Exercise brief: Among the records below, find each line that includes the string "with" and copy it.

Records that describe objects:
┄┄┄┄┄┄┄┄┄┄

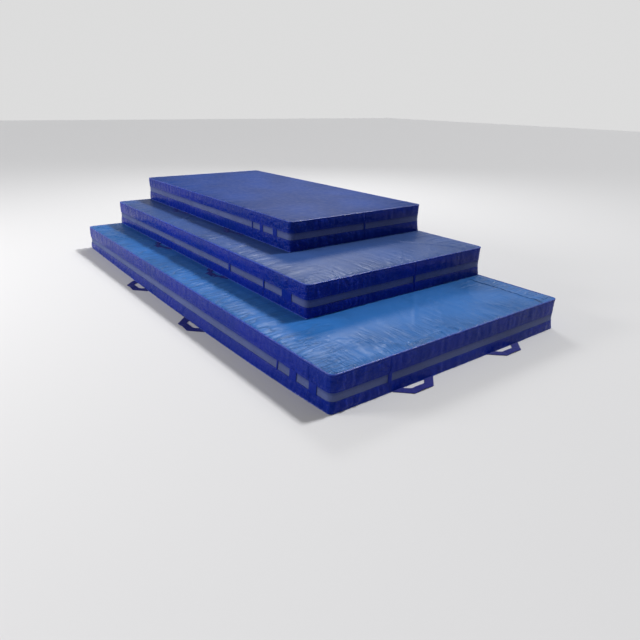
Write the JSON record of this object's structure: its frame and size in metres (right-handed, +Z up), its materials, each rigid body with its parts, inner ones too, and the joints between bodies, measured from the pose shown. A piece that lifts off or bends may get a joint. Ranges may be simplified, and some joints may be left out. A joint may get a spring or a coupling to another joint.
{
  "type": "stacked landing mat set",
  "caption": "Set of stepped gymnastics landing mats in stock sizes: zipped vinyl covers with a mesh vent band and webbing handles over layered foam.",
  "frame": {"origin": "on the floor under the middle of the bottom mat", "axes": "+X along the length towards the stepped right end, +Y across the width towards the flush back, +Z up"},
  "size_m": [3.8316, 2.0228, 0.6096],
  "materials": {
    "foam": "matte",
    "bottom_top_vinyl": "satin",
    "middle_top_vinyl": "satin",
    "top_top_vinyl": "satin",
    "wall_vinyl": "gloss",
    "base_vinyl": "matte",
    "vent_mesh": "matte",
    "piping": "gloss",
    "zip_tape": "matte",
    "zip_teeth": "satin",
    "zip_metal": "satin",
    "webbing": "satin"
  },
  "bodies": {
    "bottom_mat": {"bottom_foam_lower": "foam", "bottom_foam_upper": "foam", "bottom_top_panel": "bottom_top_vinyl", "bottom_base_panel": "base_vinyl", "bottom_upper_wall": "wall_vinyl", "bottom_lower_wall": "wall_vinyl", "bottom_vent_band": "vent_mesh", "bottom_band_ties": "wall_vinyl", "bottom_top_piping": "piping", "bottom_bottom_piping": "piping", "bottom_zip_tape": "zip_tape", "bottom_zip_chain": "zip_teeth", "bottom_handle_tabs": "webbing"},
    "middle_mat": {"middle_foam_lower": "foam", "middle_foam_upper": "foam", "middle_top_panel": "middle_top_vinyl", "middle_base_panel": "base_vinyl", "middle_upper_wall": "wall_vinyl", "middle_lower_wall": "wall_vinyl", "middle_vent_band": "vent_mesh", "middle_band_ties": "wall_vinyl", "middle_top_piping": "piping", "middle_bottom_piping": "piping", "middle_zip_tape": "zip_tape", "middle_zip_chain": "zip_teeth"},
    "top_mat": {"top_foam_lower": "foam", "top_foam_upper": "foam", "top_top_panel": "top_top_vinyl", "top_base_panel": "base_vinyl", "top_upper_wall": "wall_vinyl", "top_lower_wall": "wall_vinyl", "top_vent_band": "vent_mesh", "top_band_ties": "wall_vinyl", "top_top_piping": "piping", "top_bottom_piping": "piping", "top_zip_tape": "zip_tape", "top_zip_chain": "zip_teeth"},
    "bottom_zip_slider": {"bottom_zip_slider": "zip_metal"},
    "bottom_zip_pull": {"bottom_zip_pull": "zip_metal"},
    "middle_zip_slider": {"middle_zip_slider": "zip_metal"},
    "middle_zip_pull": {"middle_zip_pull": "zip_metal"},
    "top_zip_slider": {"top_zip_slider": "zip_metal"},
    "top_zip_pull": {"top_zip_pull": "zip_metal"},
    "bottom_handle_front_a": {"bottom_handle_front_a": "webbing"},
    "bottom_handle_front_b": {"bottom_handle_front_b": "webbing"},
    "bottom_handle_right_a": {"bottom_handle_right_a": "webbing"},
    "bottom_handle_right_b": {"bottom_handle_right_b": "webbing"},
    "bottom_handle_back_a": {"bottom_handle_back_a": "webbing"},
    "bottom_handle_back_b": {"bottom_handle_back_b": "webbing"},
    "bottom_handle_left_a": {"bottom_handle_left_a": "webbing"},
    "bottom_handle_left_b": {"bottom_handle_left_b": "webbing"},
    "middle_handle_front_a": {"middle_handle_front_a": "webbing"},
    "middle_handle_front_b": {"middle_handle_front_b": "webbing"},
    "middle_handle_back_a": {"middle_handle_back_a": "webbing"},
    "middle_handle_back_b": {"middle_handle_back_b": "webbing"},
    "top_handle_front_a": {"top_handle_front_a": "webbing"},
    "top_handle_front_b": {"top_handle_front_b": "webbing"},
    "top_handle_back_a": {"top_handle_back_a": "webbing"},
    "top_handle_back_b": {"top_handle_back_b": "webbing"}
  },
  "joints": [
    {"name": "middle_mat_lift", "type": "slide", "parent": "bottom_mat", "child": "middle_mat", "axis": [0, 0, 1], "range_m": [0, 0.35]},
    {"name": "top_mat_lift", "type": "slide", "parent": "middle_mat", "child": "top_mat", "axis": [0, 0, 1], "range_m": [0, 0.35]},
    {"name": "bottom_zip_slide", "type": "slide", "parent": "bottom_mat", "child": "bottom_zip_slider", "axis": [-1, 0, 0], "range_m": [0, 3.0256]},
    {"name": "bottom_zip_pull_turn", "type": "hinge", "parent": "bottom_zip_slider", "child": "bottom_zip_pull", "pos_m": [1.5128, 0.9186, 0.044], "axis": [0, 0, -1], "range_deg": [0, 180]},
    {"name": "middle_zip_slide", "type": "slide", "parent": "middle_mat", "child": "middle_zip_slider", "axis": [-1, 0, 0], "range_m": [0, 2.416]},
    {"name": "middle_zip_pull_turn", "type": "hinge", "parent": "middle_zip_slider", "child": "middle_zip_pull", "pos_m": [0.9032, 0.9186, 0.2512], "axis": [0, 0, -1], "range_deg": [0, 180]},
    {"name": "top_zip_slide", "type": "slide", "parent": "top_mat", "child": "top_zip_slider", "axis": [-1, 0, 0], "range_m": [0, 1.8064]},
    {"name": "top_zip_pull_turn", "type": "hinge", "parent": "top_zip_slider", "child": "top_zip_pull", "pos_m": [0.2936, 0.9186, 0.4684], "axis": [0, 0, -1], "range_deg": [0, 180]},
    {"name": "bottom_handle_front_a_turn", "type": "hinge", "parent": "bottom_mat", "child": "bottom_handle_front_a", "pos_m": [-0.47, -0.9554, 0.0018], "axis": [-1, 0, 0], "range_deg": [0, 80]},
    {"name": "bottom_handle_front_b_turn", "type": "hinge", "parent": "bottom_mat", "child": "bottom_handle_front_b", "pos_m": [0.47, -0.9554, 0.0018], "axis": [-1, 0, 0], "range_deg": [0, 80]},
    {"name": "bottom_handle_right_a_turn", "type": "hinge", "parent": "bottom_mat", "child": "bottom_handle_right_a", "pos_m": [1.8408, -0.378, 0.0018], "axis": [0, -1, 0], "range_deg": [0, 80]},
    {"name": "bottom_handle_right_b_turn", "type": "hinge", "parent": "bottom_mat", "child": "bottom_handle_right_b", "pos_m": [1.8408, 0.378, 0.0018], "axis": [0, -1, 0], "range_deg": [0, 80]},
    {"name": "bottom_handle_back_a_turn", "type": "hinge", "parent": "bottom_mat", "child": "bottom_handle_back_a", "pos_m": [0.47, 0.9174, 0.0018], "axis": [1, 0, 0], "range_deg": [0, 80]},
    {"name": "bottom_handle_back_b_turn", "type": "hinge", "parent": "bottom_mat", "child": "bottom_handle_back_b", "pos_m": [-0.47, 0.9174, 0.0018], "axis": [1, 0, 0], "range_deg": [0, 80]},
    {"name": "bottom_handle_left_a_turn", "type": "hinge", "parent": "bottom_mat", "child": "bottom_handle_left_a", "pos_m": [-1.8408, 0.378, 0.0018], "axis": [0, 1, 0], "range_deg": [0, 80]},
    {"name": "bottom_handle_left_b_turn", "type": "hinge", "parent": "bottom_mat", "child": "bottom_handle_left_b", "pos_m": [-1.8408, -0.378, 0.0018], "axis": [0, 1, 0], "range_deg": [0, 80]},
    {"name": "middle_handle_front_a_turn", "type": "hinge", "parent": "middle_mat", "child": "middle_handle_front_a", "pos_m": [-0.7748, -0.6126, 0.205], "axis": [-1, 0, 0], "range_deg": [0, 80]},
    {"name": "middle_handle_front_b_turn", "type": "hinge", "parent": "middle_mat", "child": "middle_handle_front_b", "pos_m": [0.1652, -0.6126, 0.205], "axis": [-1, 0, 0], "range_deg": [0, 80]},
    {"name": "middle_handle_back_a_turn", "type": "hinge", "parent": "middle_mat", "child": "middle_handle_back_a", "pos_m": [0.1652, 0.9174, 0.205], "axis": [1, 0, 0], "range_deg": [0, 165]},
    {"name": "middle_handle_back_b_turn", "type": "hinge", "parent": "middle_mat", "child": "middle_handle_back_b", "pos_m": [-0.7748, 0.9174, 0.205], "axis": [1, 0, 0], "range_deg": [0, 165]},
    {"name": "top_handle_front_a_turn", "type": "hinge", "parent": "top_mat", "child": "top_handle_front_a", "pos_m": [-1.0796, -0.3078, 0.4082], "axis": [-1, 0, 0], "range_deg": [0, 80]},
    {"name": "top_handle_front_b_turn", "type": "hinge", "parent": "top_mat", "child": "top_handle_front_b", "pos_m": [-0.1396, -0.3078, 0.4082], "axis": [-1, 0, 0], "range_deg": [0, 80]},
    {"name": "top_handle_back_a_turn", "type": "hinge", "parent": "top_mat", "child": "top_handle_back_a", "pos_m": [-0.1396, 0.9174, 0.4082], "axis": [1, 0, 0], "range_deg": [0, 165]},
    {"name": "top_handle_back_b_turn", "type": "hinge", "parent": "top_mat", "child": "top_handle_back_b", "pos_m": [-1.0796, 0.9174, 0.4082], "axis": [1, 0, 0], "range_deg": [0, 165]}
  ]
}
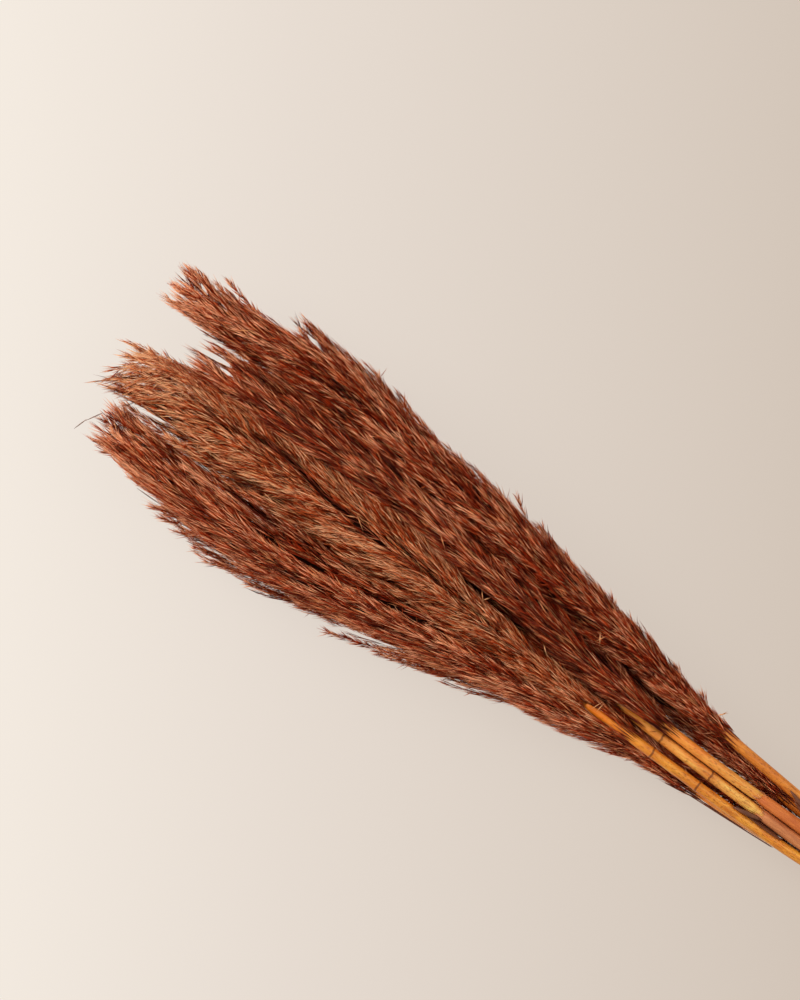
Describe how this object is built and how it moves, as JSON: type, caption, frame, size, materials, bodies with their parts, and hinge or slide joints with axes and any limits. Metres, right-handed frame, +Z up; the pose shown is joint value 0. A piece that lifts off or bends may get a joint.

┄┄┄┄┄┄┄┄┄┄

Result below:
Write the JSON record of this object's structure: its frame and size in metres (right-handed, +Z up), its materials, each rigid body with its parts, inner ones too, and the joints between bodies, measured from the pose shown. A piece that lifts off or bends may get a joint. Ranges may be simplified, and some joints may be left out. A joint may get a spring or a coupling to another joint.
  "caption": "Set of stepped gymnastics landing mats in stock sizes: zipped vinyl covers with a mesh vent band and webbing handles over layered foam.",
Describe how this object is built and how it moves, as JSON: type, caption, frame, size, materials, bodies with their parts, and hinge or slide joints with axes and any limits. Metres, right-handed frame, +Z up; the pose shown is joint value 0. A piece that lifts off or bends may get a joint.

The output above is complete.